* _EXERCISE GOAL_:
Find the string "image" in the data, then copy every line where it is found.

[begin STORED DATA]

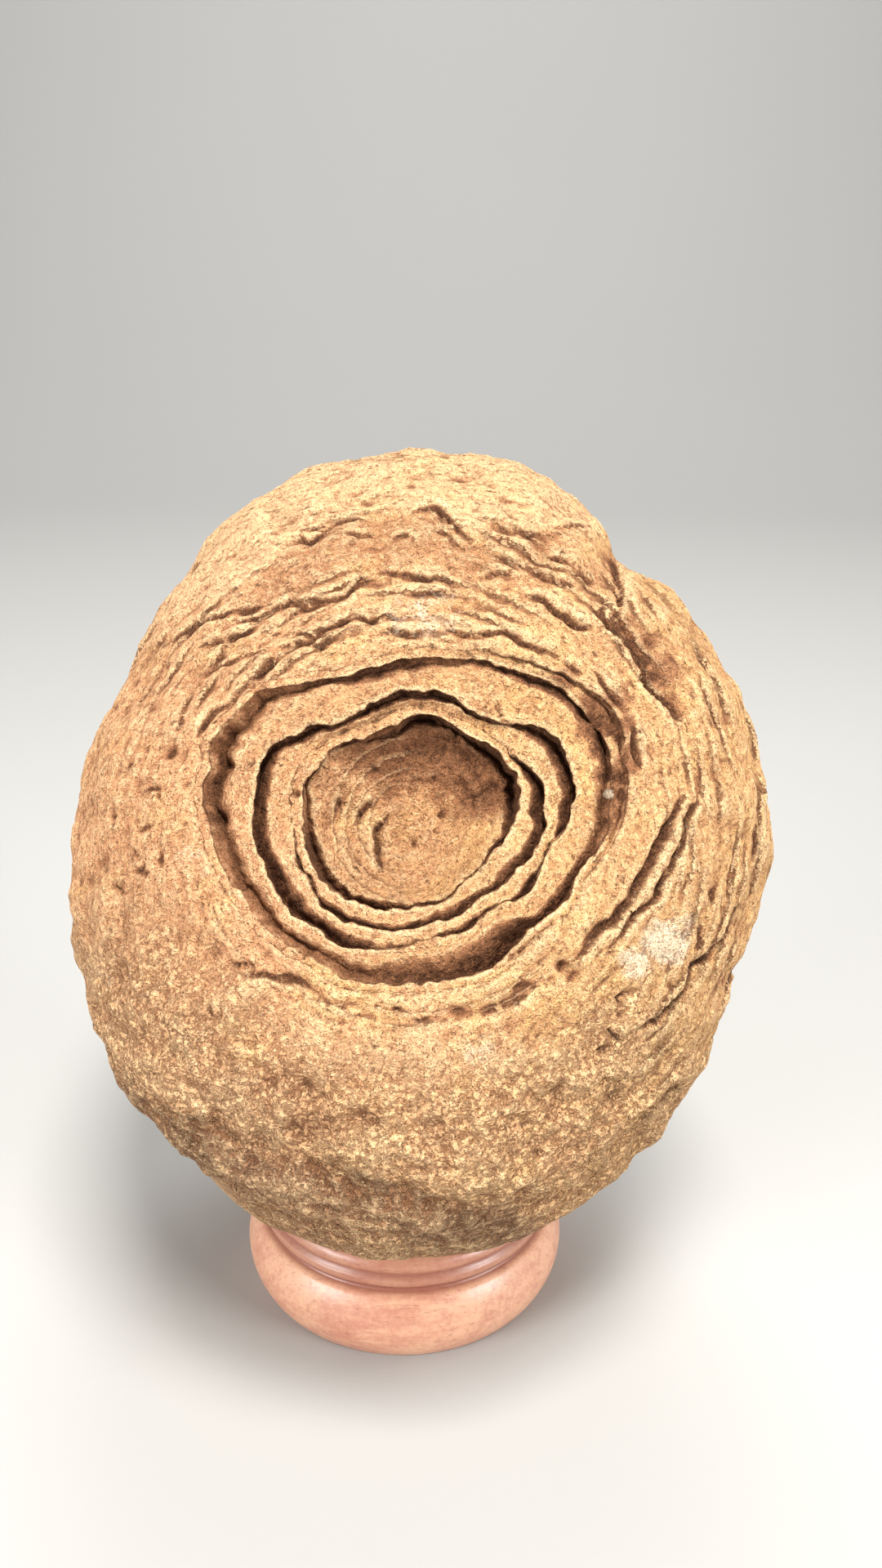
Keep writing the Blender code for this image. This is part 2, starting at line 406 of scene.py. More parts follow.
@dataclass(frozen=True)
class WoodFinish:
    """Reddish turned hardwood with short dark flecks and a satin sheen, and painted shade
    under the stone and in its grooves.
    """

    light: Colour = (0.655, 0.365, 0.23)
    deep: Colour = (0.50, 0.215, 0.14)
    groove: Colour = (0.21, 0.060, 0.036)
    roughness: float = 0.40
    oil: float = 0.18
    oil_roughness: float = 0.28
    grain_stretch: Place = (0.16, 1.0, 1.0)

    def material(self) -> bpy.types.Material:
        """Build the material.

        Returns:
            The material.
        """
        graph = Graph("turned_wood")
        place = graph.object_place()
        stretched = {"Vector": place, "Scale": self.grain_stretch}
        along = graph.node("ShaderNodeMapping", {}, stretched)
        streak = graph.grain(along, 1.7, 4.0, 0.6)
        cloud = graph.grain(place, 14.0, 3.0)
        fleck = graph.grain(along, 0.45, 2.0, 0.6)
        grit = graph.grain(place, 0.9, 3.0, 0.7)
        tone = (streak * 0.6 + cloud * 0.6 + (grit - 0.5) * 0.5).step(0.40, 0.78)
        colour = graph.paint(
            graph.mix(tone, self.deep, self.light),
            (fleck.step(0.42, 0.30) * 0.38, self.groove),
            # Painted shade on the neck, lip and hole, under the stone and in the grooves.
            (graph.attribute("hollow"), self.groove),
        )
        graph.plug(graph.shader["Base Color"], colour)
        graph.plug(graph.shader["Roughness"], self.roughness + (streak - 0.5) * 0.25)
        graph.plug(graph.shader["Coat Weight"], self.oil)
        graph.plug(graph.shader["Coat Roughness"], self.oil_roughness)
        graph.plug(graph.shader["Normal"], graph.bump((streak, 0.10)))
        return graph.material


@dataclass(frozen=True)
class PaperFinish:
    """The studio's plain pale floor, very faintly clouded."""

    colour: Colour = (0.42, 0.415, 0.40)
    clouded: float = 0.97
    cloud_size: float = 400.0
    roughness: float = 0.9

    def material(self) -> bpy.types.Material:
        """Build the material.

        Returns:
            The material.
        """
        graph = Graph("pale_paper")
        share = graph.grain(graph.object_place(), self.cloud_size)
        darker = tuple(part * self.clouded for part in self.colour)
        graph.plug(graph.shader["Base Color"], graph.mix(share, self.colour, darker))
        graph.plug(graph.shader["Roughness"], self.roughness)
        return graph.material


# --- Shared maths --------------------------------------------------------------------------


def smooth_step(low: float, high: float, value: Array | float) -> Array:
    """Return 0 at or below low, 1 at or above high, and smooth between."""
    share = np.clip((np.asarray(value, float) - low) / (high - low), 0.0, 1.0)
    return share * share * (3.0 - 2.0 * share)


def fade(places: Array, low: float, high: float) -> Array:
    """Return a smooth step over the contours' places, as a column for their points."""
    return smooth_step(low, high, places)[:, None]


def bell(degrees: Array, middle: float, half: float) -> Array:
    """Return 1 round a clock angle, falling to 0 a half width away, in degrees."""
    away = np.abs((degrees - middle + 180.0) % 360.0 - 180.0)
    return 1.0 - smooth_step(0.6 * half, half, away)


def unit(vectors: Array) -> Array:
    """Return vectors of length 1."""
    return vectors / np.maximum(np.linalg.norm(vectors, axis=-1, keepdims=True), 1e-9)


def on_chart(clock: Array, reach: Array) -> tuple[Array, Array]:
    """Return the chart's right and up places of clock angles in radians and reaches."""
    return reach * np.cos(clock), reach * np.sin(clock)


def around(values: Sequence[float], clock: Array) -> Array:
    """Read a periodic Catmull-Rom curve through evenly spaced values.

    Args:
        values: the curve's values at equal steps of a full turn, from angle 0.
        clock: angles in radians.

    Returns:
        The curve at each angle.
    """
    stations = np.asarray(values, float)
    count = len(stations)
    place = (clock / math.tau % 1.0) * count
    first = np.floor(place).astype(int)
    t = place - first
    before, here, after, beyond = (stations[(first + step) % count] for step in (-1, 0, 1, 2))
    slope_here = (after - before) / 2.0
    slope_after = (beyond - here) / 2.0
    rise = after - here
    return (
        here
        + slope_here * t
        + (3.0 * rise - 2.0 * slope_here - slope_after) * t**2
        + (slope_here + slope_after - 2.0 * rise) * t**3
    )


def noise_at(points: Array, wavelength: float, seed: float = 0.0) -> Array:
    """Return seeded gradient noise, about -1 to 1, at points given in millimetres.

    Args:
        points: places in millimetres.
        wavelength: size of its features.
        seed: shift that sets it apart from other noises.

    Returns:
        The noise at each point.
    """
    places = (points.reshape(-1, 3) / wavelength + seed).tolist()
    values = np.fromiter((noise.noise(place) for place in places), float, len(places))
    return values.reshape(points.shape[:-1])


def rough(points: Array, *octaves: Octave) -> Array:
    """Return a sum of noises, each given as its height, wavelength and seed."""
    return sum(height * noise_at(points, length, seed) for height, length, seed in octaves)


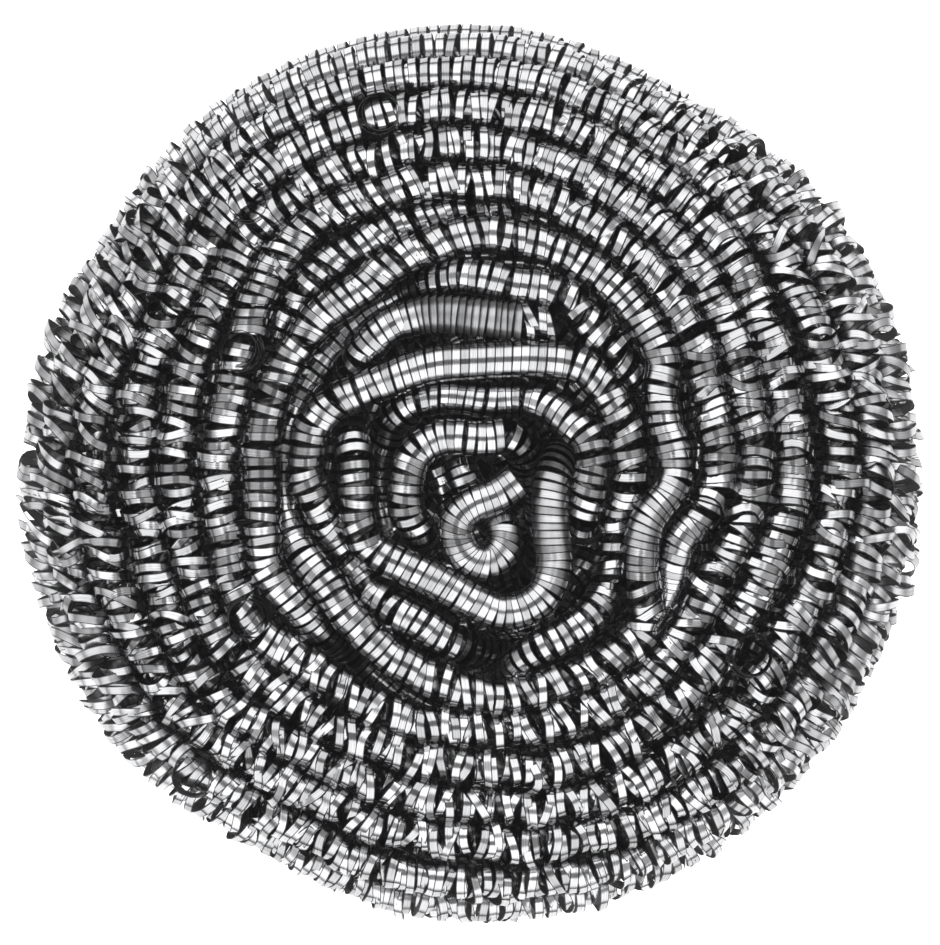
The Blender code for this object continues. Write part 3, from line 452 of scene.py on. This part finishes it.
def ribbon_tree():
    """Node tree that coils a flat ribbon round a line whose points carry the coil's form."""
    tree = bpy.data.node_groups.new("coiled_ribbon", "GeometryNodeTree")
    tree.interface.new_socket("Geometry", in_out="INPUT", socket_type="NodeSocketGeometry")
    for name in RIBBON_INPUTS:
        tree.interface.new_socket(name, in_out="INPUT", socket_type="NodeSocketFloat")
    tree.interface.new_socket("Material", in_out="INPUT", socket_type="NodeSocketMaterial")
    tree.interface.new_socket("Geometry", in_out="OUTPUT", socket_type="NodeSocketGeometry")
    given = tree.nodes.new("NodeGroupInput").outputs

    def attribute(name, kind="FLOAT"):
        return add_node(tree, "GeometryNodeInputNamedAttribute", {"Name": name}, data_type=kind).outputs[0]

    def marked(section, name, value):
        """The ribbon's section with a value kept on each of its corners, for the steel to read."""
        return add_node(tree, "GeometryNodeStoreNamedAttribute",
                        {"Geometry": section.outputs[0], "Name": name, "Value": value},
                        data_type="FLOAT", domain="POINT")

    def uneven(size, rate, offset, least=0.0):
        """Smooth noise that runs along the turns, of the given size where the coil lies loosely."""
        place = math_node(tree, "ADD", math_node(tree, "MULTIPLY_ADD", turn, rate, offset), given["Seed"])
        noise = add_node(tree, "ShaderNodeTexNoise", {"W": place, "Scale": 1.0, "Detail": 1.0},
                         noise_dimensions="1D")
        signed = math_node(tree, "MULTIPLY", math_node(tree, "SUBTRACT", noise.outputs[0], 0.5), 4.0)
        strength = math_node(tree, "ADD", looseness, least) if least else looseness
        return math_node(tree, "MULTIPLY", math_node(tree, "MULTIPLY", signed, strength), given[size])

    turn = attribute("turn")
    looseness = attribute("looseness")
    along = attribute("along", "FLOAT_VECTOR")
    side = attribute("side", "FLOAT_VECTOR")
    up = attribute("up", "FLOAT_VECTOR")
    angle = math_node(tree, "MULTIPLY", turn, 2 * math.pi)
    cosine = math_node(tree, "COSINE", angle)
    sine = math_node(tree, "SINE", angle)
    outward = vector_node(tree, "ADD", vector_node(tree, "SCALE", side, cosine),
                          vector_node(tree, "SCALE", up, sine))

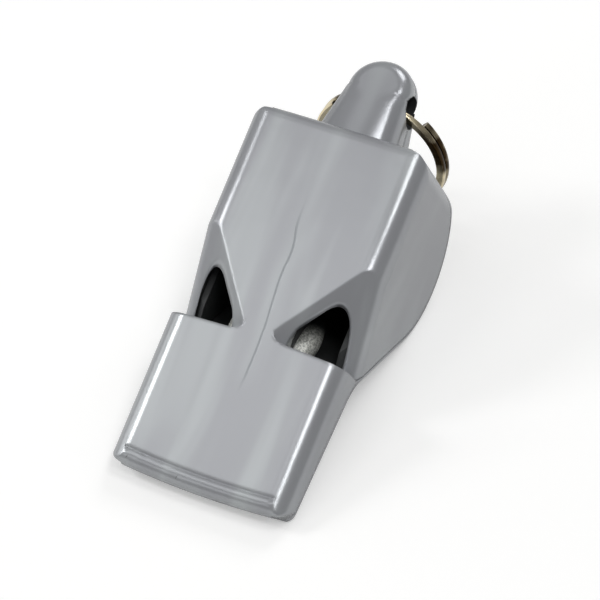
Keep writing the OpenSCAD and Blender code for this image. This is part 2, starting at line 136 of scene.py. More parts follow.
def add_object(name: str, data: bpy.types.ID) -> bpy.types.Object:
    """Adds an object to the scene, at the origin.

    Args:
        name: Name of the object.
        data: Its mesh, lamp or camera.

    Returns:
        The new object.
    """
    made = bpy.data.objects.new(name, data)
    bpy.context.scene.collection.objects.link(made)
    return made


@dataclass(frozen=True)
class OwnAxes:
    """The whistle's own axes: X across, Y from the mouth to the lug, Z out of the flat top.

    The whistle rests tilted on the table. Sizes are easier to give along its flat top, which is
    level in these axes.
    """

    tilt_deg: float = 27.14
    # Where the middle of the table's frame lies in these axes
    start_mm: tuple[float, float, float] = (0.0, 20.115, -14.805)

    def turn(self) -> Matrix:
        """Gives the turn from these axes to the table's."""
        return Matrix.Rotation(math.radians(self.tilt_deg), 3, "X")

    def place(self, at: Vector) -> Vector:
        """Gives a point of the table's frame in these axes, both in metres."""
        return self.turn().inverted() @ at + Vector(self.start_mm) * MM

    def coordinates(self, tree: bpy.types.NodeTree) -> bpy.types.NodeSocket:
        """Adds the coordinates in these axes to a material.

        Args:
            tree: Node tree of the material.

        Returns:
            Socket of the coordinates in metres.
        """
        place = add_node(tree, "ShaderNodeTexCoord")
        turned = add_node(
            tree,
            "ShaderNodeMapping",
            {
                "Vector": place.outputs["Object"],
                "Rotation": (-math.radians(self.tilt_deg), 0.0, 0.0),
                "Location": tuple(v * MM for v in self.start_mm),
            },
        )
        return turned.outputs["Vector"]


OWN = OwnAxes()


@dataclass(frozen=True)
class SilverAbs:
    """Silver-grey ABS, injection moulded with a metallic pigment and polished by its mould.

    The pigment gives a soft sheen, and long pale flow streaks run from the gate to the mouth. A
    fine knit line winds along the middle of the top face, where two flows met: sunk and darker,
    with a paler band on both sides. The mould leaves no edge sharp, so every edge shines.
    """

    name: str = "silver_abs_moulded"
    colour: str = "#aaacb0"
    streak_colour: str = "#b8bcbe"
    knit_colour: str = "#878c8f"
    roughness: float = 0.25
    metal: float = 0.5
    streak_w_mm: float = 3.6
    streak_l_mm: float = 30.0
    streak_d_mm: float = 10.8
    streak_range: tuple[float, float] = (0.4, 0.72)
    # A mould's polish is finer than this, which is as fine as a close render shows
    grain_mm: float = 0.09
    grain_depth_mm: float = 0.005
    grain_strength: float = 0.08
    sink_mm: float = 3.5
    sink_depth_mm: float = 0.05
    sink_strength: float = 0.5
    # Distance from the knit line at which each band starts and is full
    knit_mm: tuple[float, float] = (0.2, 0.04)
    knit_share: float = 0.75
    knit_depth_mm: float = 0.04
    knit_strength: float = 0.35
    pale_mm: tuple[float, float] = (1.9, 0.25)
    pale_share: float = 0.3
    # Course of the knit line: distance from the mouth, and distance to the right of the middle
    knit_path_mm: tuple[tuple[float, float], ...] = (
        (9.0, 0.6),
        (10.3, 0.68),
        (11.9, 0.76),
        (16.6, 0.71),
        (20.7, 0.35),
        (23.6, 0.14),
        (26.0, 0.23),
        (29.9, -0.43),
        (33.0, -0.5),
    )
    knit_swing_mm: float = 1.0
    knit_start_mm: float = 4.0
    knit_end_mm: float = 6.0
    top_face_mm: tuple[float, float] = (-0.4, -0.1)
    edge_mm: float = 0.5
    edge_samples: int = 8

    def knit_line(
        self, tree: bpy.types.NodeTree, own: bpy.types.NodeSocket
    ) -> tuple[bpy.types.NodeSocket, Any]:
        """Adds the distance to the knit line and how strong the line is along its length.

        Args:
            tree: Node tree of the material.
            own: Coordinates in the whistle's own axes.

        Returns:
            Socket of the distance in metres, and socket of the strength.
        """
        parts = add_node(tree, "ShaderNodeSeparateXYZ", {"Vector": own})
        first, last = self.knit_path_mm[0][0], self.knit_path_mm[-1][0]
        along = add_node(
            tree,
            "ShaderNodeMapRange",
            {"Value": parts.outputs["Y"], "From Min": first * MM, "From Max": last * MM},
        )
        curve = add_node(tree, "ShaderNodeFloatCurve", {"Value": along.outputs["Result"]})
        line = curve.mapping.curves[0]
        for index, (y_mm, x_mm) in enumerate(self.knit_path_mm):
            where = ((y_mm - first) / (last - first), 0.5 + x_mm / (2 * self.knit_swing_mm))
            if index < 2:
                line.points[index].location = where
            else:
                line.points.new(*where)
        curve.mapping.update()
        swing = self.knit_swing_mm * MM
        middle = add_node(
            tree,
            "ShaderNodeMath",
            {0: curve.outputs["Value"], 1: 2 * swing, 2: -swing},
            operation="MULTIPLY_ADD",
        )
        aside = add_node(
            tree,
            "ShaderNodeMath",
            {0: parts.outputs["X"], 1: middle.outputs["Value"]},
            operation="SUBTRACT",
        )
        away = add_node(
            tree, "ShaderNodeMath", {0: aside.outputs["Value"]}, operation="ABSOLUTE"
        )
        strength: Any = 1.0
        for axis, low, high in (
            ("Y", first, first + self.knit_start_mm),
            ("Y", last, last - self.knit_end_mm),
            ("Z", *self.top_face_mm),
        ):
            fade = add_node(
                tree,
                "ShaderNodeMapRange",
                {"Value": parts.outputs[axis], "From Min": low * MM, "From Max": high * MM},
                interpolation_type="SMOOTHSTEP",
            )
            strength = add_node(
                tree,
                "ShaderNodeMath",
                {0: fade.outputs["Result"], 1: strength},
                operation="MULTIPLY",
            ).outputs["Value"]
        return away.outputs["Value"], strength

    def knit_bands(
        self, tree: bpy.types.NodeTree, own: bpy.types.NodeSocket
    ) -> tuple[bpy.types.NodeSocket, bpy.types.NodeSocket]:
        """Adds the dark band along the knit line and the wider pale band around it.

        Args:
            tree: Node tree of the material.
            own: Coordinates in the whistle's own axes.

        Returns:
            Socket of the dark band and socket of the pale band, both from zero to one.
        """
        away, strength = self.knit_line(tree, own)
        bands = []
        for outer, inner in (self.knit_mm, self.pale_mm):
            near = add_node(
                tree,
                "ShaderNodeMapRange",
                {"Value": away, "From Min": outer * MM, "From Max": inner * MM},
                interpolation_type="SMOOTHSTEP",
            )
            band = add_node(
                tree,
                "ShaderNodeMath",
                {0: near.outputs["Result"], 1: strength},
                operation="MULTIPLY",
            )
            bands.append(band.outputs["Value"])
        return bands[0], bands[1]

    def body_colour(
        self,
        tree: bpy.types.NodeTree,
        own: bpy.types.NodeSocket,
        dark: bpy.types.NodeSocket,
        pale: bpy.types.NodeSocket,
    ) -> bpy.types.NodeSocket:
        """Adds the colour of the plastic with its flow streaks and its knit line.

        Args:
            tree: Node tree of the material.
            own: Coordinates in the whistle's own axes.
            dark: Dark band along the knit line.
            pale: Pale band around the knit line.

        Returns:
            Socket of the colour.
        """
        stretch = (self.streak_w_mm, self.streak_l_mm, self.streak_d_mm)
        flow = add_node(
            tree,
            "ShaderNodeMapping",
            {"Vector": own, "Scale": tuple(per_mm(size) for size in stretch)},
        )
        streak = add_node(
            tree,
            "ShaderNodeTexNoise",
            {
                "Vector": flow.outputs["Vector"],
                "Scale": 1.0,
                "Detail": 2.0,
                "Roughness": 0.4,
                "Distortion": 0.5,
            },
        )
        low, high = self.streak_range
        clear = add_node(
            tree,
            "ShaderNodeMapRange",
            {"Value": streak.outputs["Fac"], "From Min": low, "From Max": high},
            interpolation_type="SMOOTHSTEP",
        )
        share = add_node(
            tree,
            "ShaderNodeMath",
            {0: pale, 1: self.pale_share, 2: clear.outputs["Result"]},
            operation="MULTIPLY_ADD",
        )
        streaked = add_node(
            tree,
            "ShaderNodeMix",
            {
                "Factor": share.outputs["Value"],
                "A": linear(self.colour),
                "B": linear(self.streak_colour),
            },
            data_type="RGBA",
        )
        tint = add_node(
            tree, "ShaderNodeMath", {0: dark, 1: self.knit_share}, operation="MULTIPLY"
        )
        body = add_node(
            tree,
            "ShaderNodeMix",
            {
                "Factor": tint.outputs["Value"],
                "A": streaked.outputs["Result"],
                "B": linear(self.knit_colour),
            },
            data_type="RGBA",
        )
        return body.outputs["Result"]

    def surface(
        self, tree: bpy.types.NodeTree, dark: bpy.types.NodeSocket
    ) -> bpy.types.NodeSocket:
        """Adds the soft edges, fine grain, sink marks and sunk knit line of the surface.

        Args:
            tree: Node tree of the material.
            dark: Dark band along the knit line.

        Returns:
            Socket of the normal.
        """
        place = add_node(tree, "ShaderNodeTexCoord")
        edge = add_node(
            tree, "ShaderNodeBevel", {"Radius": self.edge_mm * MM}, samples=self.edge_samples
        )
        grain = add_node(
            tree,
            "ShaderNodeTexNoise",
            {
                "Vector": place.outputs["Object"],
                "Scale": per_mm(self.grain_mm),
                "Detail": 2.0,
                "Roughness": 0.6,
            },
        )
        sink = add_node(
            tree,
            "ShaderNodeTexNoise",
            {"Vector": place.outputs["Object"], "Scale": per_mm(self.sink_mm), "Detail": 1.0},
        )
        normal = edge.outputs["Normal"]
        for height, strength, depth_mm, sunk in (
            (grain.outputs["Fac"], self.grain_strength, self.grain_depth_mm, False),
            (sink.outputs["Fac"], self.sink_strength, self.sink_depth_mm, False),
            (dark, self.knit_strength, self.knit_depth_mm, True),
        ):
            bump = add_node(
                tree,
                "ShaderNodeBump",
                {
                    "Height": height,
                    "Strength": strength,
                    "Distance": depth_mm * MM,
                    "Normal": normal,
                },
                invert=sunk,
            )
            normal = bump.outputs["Normal"]
        return normal

    def build(self) -> bpy.types.Material:
        """Builds the material.

        Returns:
            The finished material.
        """
        material, tree = new_material(self.name)
        own = OWN.coordinates(tree)
        dark, pale = self.knit_bands(tree, own)
        shader = add_node(
            tree,
            "ShaderNodeBsdfPrincipled",
            {
                "Base Color": self.body_colour(tree, own, dark, pale),
                "Metallic": self.metal,
                "Roughness": self.roughness,
                "IOR": ABS_IOR,
                "Normal": self.surface(tree, dark),
            },
        )
        add_node(tree, "ShaderNodeOutputMaterial", {"Surface": shader.outputs["BSDF"]})
        return material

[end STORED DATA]

* _EXERCISE OUTPUT_:
Keep writing the Blender code for this image. This is part 2, starting at line 406 of scene.py. More parts follow.
Keep writing the OpenSCAD and Blender code for this image. This is part 2, starting at line 136 of scene.py. More parts follow.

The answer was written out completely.